I finally asked the other day what the point of all the upside down stuff was – what’s the benefit of all the discomfort on my part. Seems it’s an ‘opposite process’ i.e. you’re always on your feet and it’s good for the soul to take an opposite view of the world now and then. And physically, with your feet above your head it forces new blood from your heart to be pumped to your brain, which is a good thing. Flushes out toxins and exercises blood vessels by forcing your blood to flow a different way.
These are good things for me, so I’ll approach it with a different feeling now, one of ‘this is good for me’ instead of dread!

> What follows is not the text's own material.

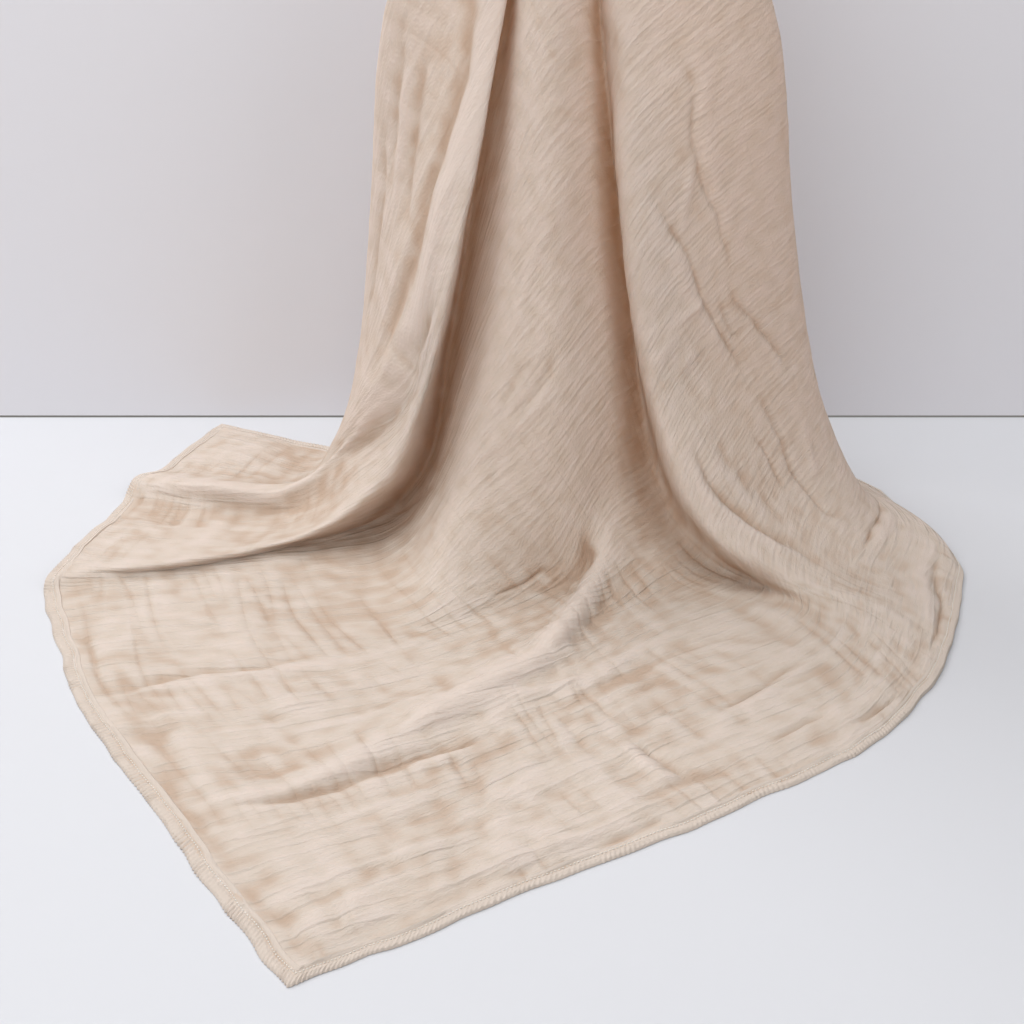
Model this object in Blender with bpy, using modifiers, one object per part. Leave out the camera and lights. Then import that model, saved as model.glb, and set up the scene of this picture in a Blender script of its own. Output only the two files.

October 19th, 2009 — Random thoughts
I didn’t realise The Avon Lady was still going strong! A few days ago we got home to find an Avon catalogue in our mailbox – first time since living in the building. Perhaps we’ve been saved from these type of catalogues over the last few years in the same way we’ve avoided trick-or-treating kids – apartment building glass doors with a security pad are a great deterrent!
However it seems one of our new neighbours is an Avon Lady. I perused the catalogue and it was nothing like I expected. I thought The Avon Lady sold make-up, hand cream, floral smelling body wash and such. However in this catalogue there is a range of stuff – Christmas brooches with ‘precious’ stones, ‘slide and glide’ all-in-one plastic scissor apparatus, angels and fairies book, strange African lady statue, Noisy Surprise Thomas & Friends push-button book, jandals, watches, sundresses – however, still the hand cream for $2.49, pot pouri spray and foot deodorant. What a world of discovery!